Supplied information:
⁂
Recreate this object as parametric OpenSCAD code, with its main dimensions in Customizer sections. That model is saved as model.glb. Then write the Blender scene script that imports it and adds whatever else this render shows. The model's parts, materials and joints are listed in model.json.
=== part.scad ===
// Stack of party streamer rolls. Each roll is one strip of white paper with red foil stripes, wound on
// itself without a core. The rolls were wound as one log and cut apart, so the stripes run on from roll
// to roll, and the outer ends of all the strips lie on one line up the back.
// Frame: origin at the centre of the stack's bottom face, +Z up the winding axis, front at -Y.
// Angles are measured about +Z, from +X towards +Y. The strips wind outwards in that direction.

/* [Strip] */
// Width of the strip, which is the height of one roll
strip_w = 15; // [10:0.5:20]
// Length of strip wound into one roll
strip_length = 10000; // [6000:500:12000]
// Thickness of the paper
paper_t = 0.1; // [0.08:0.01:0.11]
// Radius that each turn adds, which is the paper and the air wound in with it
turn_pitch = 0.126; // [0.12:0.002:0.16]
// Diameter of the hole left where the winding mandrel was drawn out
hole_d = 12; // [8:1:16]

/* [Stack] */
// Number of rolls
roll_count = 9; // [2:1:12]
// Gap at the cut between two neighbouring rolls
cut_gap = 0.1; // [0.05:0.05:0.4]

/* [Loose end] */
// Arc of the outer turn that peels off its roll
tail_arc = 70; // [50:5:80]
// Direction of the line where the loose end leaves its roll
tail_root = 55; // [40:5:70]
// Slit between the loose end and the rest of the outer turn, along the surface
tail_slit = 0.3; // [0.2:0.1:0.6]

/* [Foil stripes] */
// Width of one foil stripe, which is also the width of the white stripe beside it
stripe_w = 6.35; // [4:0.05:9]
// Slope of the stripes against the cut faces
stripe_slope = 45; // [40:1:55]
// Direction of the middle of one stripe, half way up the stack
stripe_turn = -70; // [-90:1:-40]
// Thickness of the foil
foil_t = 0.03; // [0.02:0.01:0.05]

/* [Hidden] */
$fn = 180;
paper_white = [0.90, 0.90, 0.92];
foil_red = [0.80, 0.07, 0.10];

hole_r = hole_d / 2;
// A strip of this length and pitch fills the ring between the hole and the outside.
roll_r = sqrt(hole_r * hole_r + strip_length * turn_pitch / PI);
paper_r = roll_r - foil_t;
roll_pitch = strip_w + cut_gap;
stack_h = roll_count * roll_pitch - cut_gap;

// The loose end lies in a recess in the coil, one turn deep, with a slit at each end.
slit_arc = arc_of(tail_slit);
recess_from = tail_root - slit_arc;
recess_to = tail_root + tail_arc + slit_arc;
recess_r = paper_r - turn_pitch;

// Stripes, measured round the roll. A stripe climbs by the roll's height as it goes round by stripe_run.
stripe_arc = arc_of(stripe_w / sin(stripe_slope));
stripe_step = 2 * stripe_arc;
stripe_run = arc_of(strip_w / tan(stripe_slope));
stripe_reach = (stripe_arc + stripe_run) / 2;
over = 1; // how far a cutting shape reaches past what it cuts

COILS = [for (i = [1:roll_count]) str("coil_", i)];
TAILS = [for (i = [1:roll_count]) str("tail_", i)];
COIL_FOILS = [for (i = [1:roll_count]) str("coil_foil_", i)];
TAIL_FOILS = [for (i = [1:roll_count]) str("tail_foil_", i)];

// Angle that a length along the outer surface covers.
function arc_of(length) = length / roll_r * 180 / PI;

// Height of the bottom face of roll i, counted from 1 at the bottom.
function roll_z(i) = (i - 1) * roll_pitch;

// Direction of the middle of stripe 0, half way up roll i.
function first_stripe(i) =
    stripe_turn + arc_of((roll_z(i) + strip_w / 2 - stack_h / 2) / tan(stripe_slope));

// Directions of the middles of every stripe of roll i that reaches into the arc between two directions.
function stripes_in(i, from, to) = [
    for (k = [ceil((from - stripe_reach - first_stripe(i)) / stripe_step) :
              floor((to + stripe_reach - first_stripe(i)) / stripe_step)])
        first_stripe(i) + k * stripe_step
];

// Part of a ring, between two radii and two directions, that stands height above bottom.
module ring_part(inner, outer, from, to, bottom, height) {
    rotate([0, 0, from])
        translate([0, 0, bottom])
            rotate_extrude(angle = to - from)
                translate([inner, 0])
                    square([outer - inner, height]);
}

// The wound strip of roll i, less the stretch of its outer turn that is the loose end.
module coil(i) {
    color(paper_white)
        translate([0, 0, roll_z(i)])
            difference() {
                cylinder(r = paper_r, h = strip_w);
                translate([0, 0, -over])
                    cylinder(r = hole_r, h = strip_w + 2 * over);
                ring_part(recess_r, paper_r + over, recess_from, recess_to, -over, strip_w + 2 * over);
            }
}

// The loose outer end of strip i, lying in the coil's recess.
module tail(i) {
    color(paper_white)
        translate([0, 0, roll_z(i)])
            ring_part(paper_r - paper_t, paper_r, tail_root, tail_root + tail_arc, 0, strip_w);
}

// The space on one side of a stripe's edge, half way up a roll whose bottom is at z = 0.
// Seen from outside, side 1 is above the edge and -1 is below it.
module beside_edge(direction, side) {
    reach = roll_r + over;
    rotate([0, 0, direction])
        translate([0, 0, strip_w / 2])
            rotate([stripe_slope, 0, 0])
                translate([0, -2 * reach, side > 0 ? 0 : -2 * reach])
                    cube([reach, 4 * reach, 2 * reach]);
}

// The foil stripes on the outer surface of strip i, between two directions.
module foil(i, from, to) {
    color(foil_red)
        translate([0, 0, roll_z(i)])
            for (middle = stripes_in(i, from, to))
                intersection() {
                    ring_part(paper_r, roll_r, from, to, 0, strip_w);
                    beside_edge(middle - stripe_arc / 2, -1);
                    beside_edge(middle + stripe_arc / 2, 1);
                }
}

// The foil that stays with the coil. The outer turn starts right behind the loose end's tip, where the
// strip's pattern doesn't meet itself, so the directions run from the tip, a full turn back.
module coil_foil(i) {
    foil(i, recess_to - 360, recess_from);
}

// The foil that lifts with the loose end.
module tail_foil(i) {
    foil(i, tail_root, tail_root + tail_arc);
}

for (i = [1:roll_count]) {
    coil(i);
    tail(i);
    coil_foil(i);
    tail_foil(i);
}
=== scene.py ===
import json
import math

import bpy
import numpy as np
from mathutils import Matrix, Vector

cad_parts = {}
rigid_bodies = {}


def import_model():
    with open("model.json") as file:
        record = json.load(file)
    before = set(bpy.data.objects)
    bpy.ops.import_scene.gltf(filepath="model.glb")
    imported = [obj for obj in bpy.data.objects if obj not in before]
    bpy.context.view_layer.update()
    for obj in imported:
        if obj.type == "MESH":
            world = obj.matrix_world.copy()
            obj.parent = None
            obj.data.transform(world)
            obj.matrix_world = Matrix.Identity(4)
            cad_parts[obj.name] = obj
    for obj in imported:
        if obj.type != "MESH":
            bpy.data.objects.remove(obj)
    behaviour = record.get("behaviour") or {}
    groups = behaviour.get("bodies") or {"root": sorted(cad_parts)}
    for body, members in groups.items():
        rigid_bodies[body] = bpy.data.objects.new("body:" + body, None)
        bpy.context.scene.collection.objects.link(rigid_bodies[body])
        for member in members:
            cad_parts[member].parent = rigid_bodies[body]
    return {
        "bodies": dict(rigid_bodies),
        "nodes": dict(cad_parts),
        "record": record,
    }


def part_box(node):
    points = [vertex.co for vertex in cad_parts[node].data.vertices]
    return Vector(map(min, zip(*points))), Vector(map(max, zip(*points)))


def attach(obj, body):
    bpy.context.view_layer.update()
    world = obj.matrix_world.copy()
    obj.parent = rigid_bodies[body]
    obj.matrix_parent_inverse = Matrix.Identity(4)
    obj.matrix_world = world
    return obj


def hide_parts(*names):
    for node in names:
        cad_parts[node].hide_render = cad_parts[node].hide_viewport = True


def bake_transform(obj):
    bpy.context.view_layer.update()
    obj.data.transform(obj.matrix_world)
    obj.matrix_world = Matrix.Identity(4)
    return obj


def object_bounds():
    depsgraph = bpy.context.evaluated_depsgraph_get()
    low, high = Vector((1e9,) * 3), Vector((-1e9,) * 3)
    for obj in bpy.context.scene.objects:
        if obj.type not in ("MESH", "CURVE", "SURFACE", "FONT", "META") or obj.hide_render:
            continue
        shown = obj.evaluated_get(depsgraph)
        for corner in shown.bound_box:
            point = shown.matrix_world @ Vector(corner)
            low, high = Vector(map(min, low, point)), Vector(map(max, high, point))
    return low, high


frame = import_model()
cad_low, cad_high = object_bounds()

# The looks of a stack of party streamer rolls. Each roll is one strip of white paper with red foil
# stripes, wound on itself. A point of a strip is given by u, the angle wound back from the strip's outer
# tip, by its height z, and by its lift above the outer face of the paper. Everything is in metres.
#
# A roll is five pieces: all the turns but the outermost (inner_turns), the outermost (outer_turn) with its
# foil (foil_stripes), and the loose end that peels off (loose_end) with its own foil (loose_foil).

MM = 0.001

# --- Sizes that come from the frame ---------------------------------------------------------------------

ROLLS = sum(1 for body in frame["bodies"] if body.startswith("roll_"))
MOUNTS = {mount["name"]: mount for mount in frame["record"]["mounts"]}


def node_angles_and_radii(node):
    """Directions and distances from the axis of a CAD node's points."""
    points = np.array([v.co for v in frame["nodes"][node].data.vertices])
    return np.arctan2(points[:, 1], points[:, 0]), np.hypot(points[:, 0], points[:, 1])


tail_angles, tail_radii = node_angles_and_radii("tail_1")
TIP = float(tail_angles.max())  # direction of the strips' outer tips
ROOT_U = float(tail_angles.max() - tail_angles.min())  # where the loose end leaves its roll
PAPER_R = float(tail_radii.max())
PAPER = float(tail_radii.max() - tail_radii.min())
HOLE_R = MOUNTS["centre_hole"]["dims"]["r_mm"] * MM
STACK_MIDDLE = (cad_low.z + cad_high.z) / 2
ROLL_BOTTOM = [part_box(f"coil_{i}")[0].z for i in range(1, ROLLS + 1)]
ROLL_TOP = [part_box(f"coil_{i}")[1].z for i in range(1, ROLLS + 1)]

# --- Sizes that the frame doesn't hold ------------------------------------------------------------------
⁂
What the exercise asks: Extract the lines from the line with "tip, where the" to the line with "obj.parent = None", inclusive, reproducing them exactly and leaving out every other line.

Solution to this exercise:
// The foil that stays with the coil. The outer turn starts right behind the loose end's tip, where the
// strip's pattern doesn't meet itself, so the directions run from the tip, a full turn back.
module coil_foil(i) {
    foil(i, recess_to - 360, recess_from);
}

// The foil that lifts with the loose end.
module tail_foil(i) {
    foil(i, tail_root, tail_root + tail_arc);
}

for (i = [1:roll_count]) {
    coil(i);
    tail(i);
    coil_foil(i);
    tail_foil(i);
}
=== scene.py ===
import json
import math

import bpy
import numpy as np
from mathutils import Matrix, Vector

cad_parts = {}
rigid_bodies = {}


def import_model():
    with open("model.json") as file:
        record = json.load(file)
    before = set(bpy.data.objects)
    bpy.ops.import_scene.gltf(filepath="model.glb")
    imported = [obj for obj in bpy.data.objects if obj not in before]
    bpy.context.view_layer.update()
    for obj in imported:
        if obj.type == "MESH":
            world = obj.matrix_world.copy()
            obj.parent = None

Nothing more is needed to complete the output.